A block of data
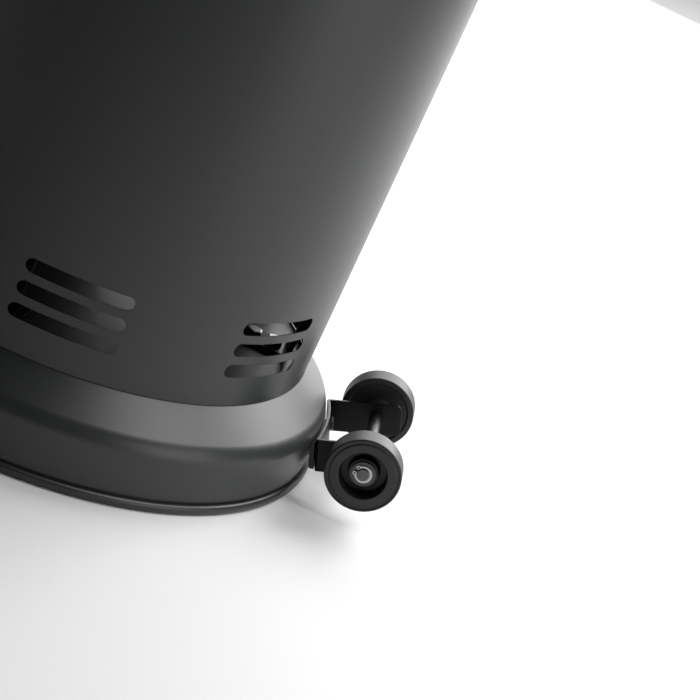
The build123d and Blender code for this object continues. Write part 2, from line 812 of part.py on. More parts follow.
# Can: pressed shell round the valve, flared at the top to hold the burner pan.
with BuildPart() as head_shell:
    with BuildSketch(Plane.XZ):
        add(pressed_sheet([(post_radius + 2, flange_top), (head_radius, flange_top),
                           (head_radius, head_flare_height), (head_rim_radius, head_rim_bottom),
                           (head_rim_radius, head_rim_top)], [6, 10, 6], head_sheet))
    revolve(axis=Axis.Z)
    with BuildSketch(front_plane(knob_height, head_radius + 2)):
        Circle(valve_boss_radius)
    extrude(amount=-12, mode=Mode.SUBTRACT)
    with BuildSketch(front_plane(button_height, head_radius + 2)):
        Circle(igniter_radius)
    extrude(amount=-12, mode=Mode.SUBTRACT)
    for plane in head_screw_planes:
        with BuildSketch(plane):
            Circle(2.5)
        extrude(amount=3 * flange_thickness, mode=Mode.SUBTRACT)
head_shell.part.label = "head_shell"
export_step(head_shell.part, "parts/head_shell.step")

# Bezel: flat-faced saddle plate behind the knob and the igniter button.
with BuildPart() as control_bezel:
    with BuildSketch(front_plane(bezel_centre_height, bezel_front)):
        SlotOverall(bezel_height, bezel_width, rotation=90)
    extrude(amount=-15)
    fillet(control_bezel.faces().sort_by(Axis.Y)[0].edges(), 1.5)
    with BuildSketch(Plane.XY.offset(flange_top)):
        Circle(head_radius)
    extrude(amount=head_flare_height - flange_top + 10, mode=Mode.SUBTRACT)
    with BuildSketch(front_plane(knob_height, bezel_front)):
        Circle(valve_boss_radius)
    extrude(amount=-15, mode=Mode.SUBTRACT)
    with BuildSketch(front_plane(button_height, bezel_front)):
        Circle(igniter_radius)
    extrude(amount=-15, mode=Mode.SUBTRACT)
control_bezel.part.label = "control_bezel"
export_step(control_bezel.part, "parts/control_bezel.step")

# Valve: cast block with a boss for the stem, on the burner's axis.
stem_bore = stem_radius + stem_clearance
with BuildPart() as valve_body:
    with BuildSketch(front_plane(knob_height, valve_front)):
        RectangleRounded(valve_width, 2 * valve_half_height, 4)
    extrude(amount=-(valve_front + valve_back))
    with BuildSketch(front_plane(knob_height, valve_front)):
        Circle(valve_boss_radius)
    extrude(amount=bezel_front - valve_front - 1)
    with BuildSketch(front_plane(knob_height, bezel_front)):
        Circle(stem_bore)
    extrude(amount=-(bezel_front - valve_bore_end), mode=Mode.SUBTRACT)
valve_body.part.label = "valve_body"
export_step(valve_body.part, "parts/valve_body.step")

# Bracket: angle that stands on the can's floor and holds the valve from behind.
can_floor = flange_top + head_sheet
with BuildPart() as valve_bracket:
    with BuildSketch(Plane.YZ):
        add(pressed_sheet([(valve_back, knob_height + 12), (valve_back, can_floor),
                           (valve_back + 34, can_floor)], [4], 2))
    extrude(amount=14, both=True)
valve_bracket.part.label = "valve_bracket"
export_step(valve_bracket.part, "parts/valve_bracket.step")

# Gas inlet: brass fitting under the valve, where the hose from the post ends.
valve_bottom = knob_height - valve_half_height
valve_top = knob_height + valve_half_height
with BuildPart() as gas_inlet:
    with BuildSketch(Plane.XY.offset(valve_bottom)):
        RegularPolygon(radius=8.5, side_count=6, major_radius=False)
    extrude(amount=-8)
    with BuildSketch(Plane.XY.offset(valve_bottom - 8)):
        Circle(6.5)
    extrude(amount=-14)
    with BuildSketch(Plane.XY.offset(valve_bottom)):
        Circle(3.5)
    extrude(amount=-22, mode=Mode.SUBTRACT)
gas_inlet.part.label = "gas_inlet"
export_step(gas_inlet.part, "parts/gas_inlet.step")

# Jet: brass nozzle that blows gas up the mixer.
with BuildPart() as gas_jet:
    with BuildSketch(Plane.XY.offset(valve_top)):
        RegularPolygon(radius=5.5, side_count=6, major_radius=False)
    extrude(amount=7)
    with BuildSketch(Plane.XY.offset(valve_top + 7)):
        Circle(4)
    extrude(amount=8)
    with BuildSketch(Plane.XY.offset(valve_top)):
        Circle(1)
    extrude(amount=15, mode=Mode.SUBTRACT)
gas_jet.part.label = "gas_jet"
export_step(gas_jet.part, "parts/gas_jet.step")

# Plunger: the valve's safety rod, which the knob pushes in.
with BuildPart() as valve_plunger:
    with BuildSketch(front_plane(knob_height, plunger_front)):
        Circle(stem_radius)
    extrude(amount=-plunger_length)
valve_plunger.part.label = "valve_plunger"
export_step(valve_plunger.part, "parts/valve_plunger.step")

# Stem: round rod with a flat where the knob grips it.
knob_back = bezel_front + knob_back_gap
stem_tip = knob_back + knob_skirt + knob_grip_depth - 5
flat_length = stem_tip - knob_back
with BuildPart() as valve_stem:
    with BuildSketch(front_plane(knob_height, plunger_front + 0.1)):
        Circle(stem_radius)
    extrude(amount=stem_tip - plunger_front - 0.1)
    with BuildSketch(front_plane(knob_height, stem_tip)):
        with Locations((0, stem_radius)):
            Rectangle(2 * stem_radius, 2 * stem_flat)
    extrude(amount=-flat_length, mode=Mode.SUBTRACT)
valve_stem.part.label = "valve_stem"
export_step(valve_stem.part, "parts/valve_stem.step")

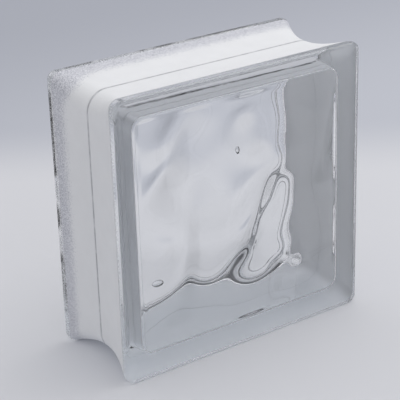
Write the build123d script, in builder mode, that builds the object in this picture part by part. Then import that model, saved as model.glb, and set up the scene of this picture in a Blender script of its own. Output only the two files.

*Requirements:* Write down every line of the data exactly as it appears above.

*Written response:*
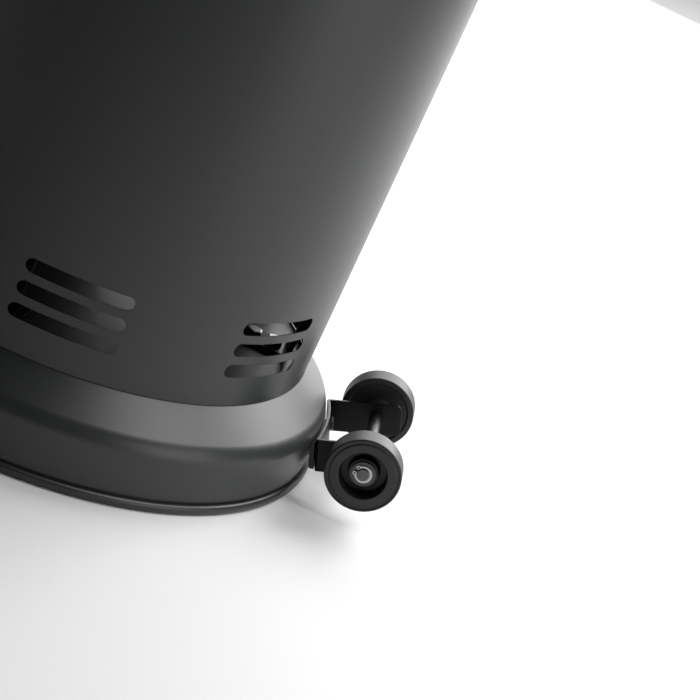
The build123d and Blender code for this object continues. Write part 2, from line 812 of part.py on. More parts follow.
# Can: pressed shell round the valve, flared at the top to hold the burner pan.
with BuildPart() as head_shell:
    with BuildSketch(Plane.XZ):
        add(pressed_sheet([(post_radius + 2, flange_top), (head_radius, flange_top),
                           (head_radius, head_flare_height), (head_rim_radius, head_rim_bottom),
                           (head_rim_radius, head_rim_top)], [6, 10, 6], head_sheet))
    revolve(axis=Axis.Z)
    with BuildSketch(front_plane(knob_height, head_radius + 2)):
        Circle(valve_boss_radius)
    extrude(amount=-12, mode=Mode.SUBTRACT)
    with BuildSketch(front_plane(button_height, head_radius + 2)):
        Circle(igniter_radius)
    extrude(amount=-12, mode=Mode.SUBTRACT)
    for plane in head_screw_planes:
        with BuildSketch(plane):
            Circle(2.5)
        extrude(amount=3 * flange_thickness, mode=Mode.SUBTRACT)
head_shell.part.label = "head_shell"
export_step(head_shell.part, "parts/head_shell.step")

# Bezel: flat-faced saddle plate behind the knob and the igniter button.
with BuildPart() as control_bezel:
    with BuildSketch(front_plane(bezel_centre_height, bezel_front)):
        SlotOverall(bezel_height, bezel_width, rotation=90)
    extrude(amount=-15)
    fillet(control_bezel.faces().sort_by(Axis.Y)[0].edges(), 1.5)
    with BuildSketch(Plane.XY.offset(flange_top)):
        Circle(head_radius)
    extrude(amount=head_flare_height - flange_top + 10, mode=Mode.SUBTRACT)
    with BuildSketch(front_plane(knob_height, bezel_front)):
        Circle(valve_boss_radius)
    extrude(amount=-15, mode=Mode.SUBTRACT)
    with BuildSketch(front_plane(button_height, bezel_front)):
        Circle(igniter_radius)
    extrude(amount=-15, mode=Mode.SUBTRACT)
control_bezel.part.label = "control_bezel"
export_step(control_bezel.part, "parts/control_bezel.step")

# Valve: cast block with a boss for the stem, on the burner's axis.
stem_bore = stem_radius + stem_clearance
with BuildPart() as valve_body:
    with BuildSketch(front_plane(knob_height, valve_front)):
        RectangleRounded(valve_width, 2 * valve_half_height, 4)
    extrude(amount=-(valve_front + valve_back))
    with BuildSketch(front_plane(knob_height, valve_front)):
        Circle(valve_boss_radius)
    extrude(amount=bezel_front - valve_front - 1)
    with BuildSketch(front_plane(knob_height, bezel_front)):
        Circle(stem_bore)
    extrude(amount=-(bezel_front - valve_bore_end), mode=Mode.SUBTRACT)
valve_body.part.label = "valve_body"
export_step(valve_body.part, "parts/valve_body.step")

# Bracket: angle that stands on the can's floor and holds the valve from behind.
can_floor = flange_top + head_sheet
with BuildPart() as valve_bracket:
    with BuildSketch(Plane.YZ):
        add(pressed_sheet([(valve_back, knob_height + 12), (valve_back, can_floor),
                           (valve_back + 34, can_floor)], [4], 2))
    extrude(amount=14, both=True)
valve_bracket.part.label = "valve_bracket"
export_step(valve_bracket.part, "parts/valve_bracket.step")

# Gas inlet: brass fitting under the valve, where the hose from the post ends.
valve_bottom = knob_height - valve_half_height
valve_top = knob_height + valve_half_height
with BuildPart() as gas_inlet:
    with BuildSketch(Plane.XY.offset(valve_bottom)):
        RegularPolygon(radius=8.5, side_count=6, major_radius=False)
    extrude(amount=-8)
    with BuildSketch(Plane.XY.offset(valve_bottom - 8)):
        Circle(6.5)
    extrude(amount=-14)
    with BuildSketch(Plane.XY.offset(valve_bottom)):
        Circle(3.5)
    extrude(amount=-22, mode=Mode.SUBTRACT)
gas_inlet.part.label = "gas_inlet"
export_step(gas_inlet.part, "parts/gas_inlet.step")

# Jet: brass nozzle that blows gas up the mixer.
with BuildPart() as gas_jet:
    with BuildSketch(Plane.XY.offset(valve_top)):
        RegularPolygon(radius=5.5, side_count=6, major_radius=False)
    extrude(amount=7)
    with BuildSketch(Plane.XY.offset(valve_top + 7)):
        Circle(4)
    extrude(amount=8)
    with BuildSketch(Plane.XY.offset(valve_top)):
        Circle(1)
    extrude(amount=15, mode=Mode.SUBTRACT)
gas_jet.part.label = "gas_jet"
export_step(gas_jet.part, "parts/gas_jet.step")

# Plunger: the valve's safety rod, which the knob pushes in.
with BuildPart() as valve_plunger:
    with BuildSketch(front_plane(knob_height, plunger_front)):
        Circle(stem_radius)
    extrude(amount=-plunger_length)
valve_plunger.part.label = "valve_plunger"
export_step(valve_plunger.part, "parts/valve_plunger.step")

# Stem: round rod with a flat where the knob grips it.
knob_back = bezel_front + knob_back_gap
stem_tip = knob_back + knob_skirt + knob_grip_depth - 5
flat_length = stem_tip - knob_back
with BuildPart() as valve_stem:
    with BuildSketch(front_plane(knob_height, plunger_front + 0.1)):
        Circle(stem_radius)
    extrude(amount=stem_tip - plunger_front - 0.1)
    with BuildSketch(front_plane(knob_height, stem_tip)):
        with Locations((0, stem_radius)):
            Rectangle(2 * stem_radius, 2 * stem_flat)
    extrude(amount=-flat_length, mode=Mode.SUBTRACT)
valve_stem.part.label = "valve_stem"
export_step(valve_stem.part, "parts/valve_stem.step")

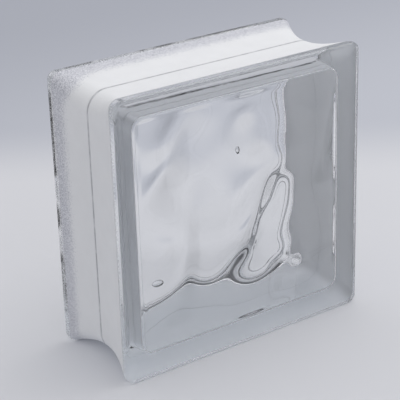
Write the build123d script, in builder mode, that builds the object in this picture part by part. Then import that model, saved as model.glb, and set up the scene of this picture in a Blender script of its own. Output only the two files.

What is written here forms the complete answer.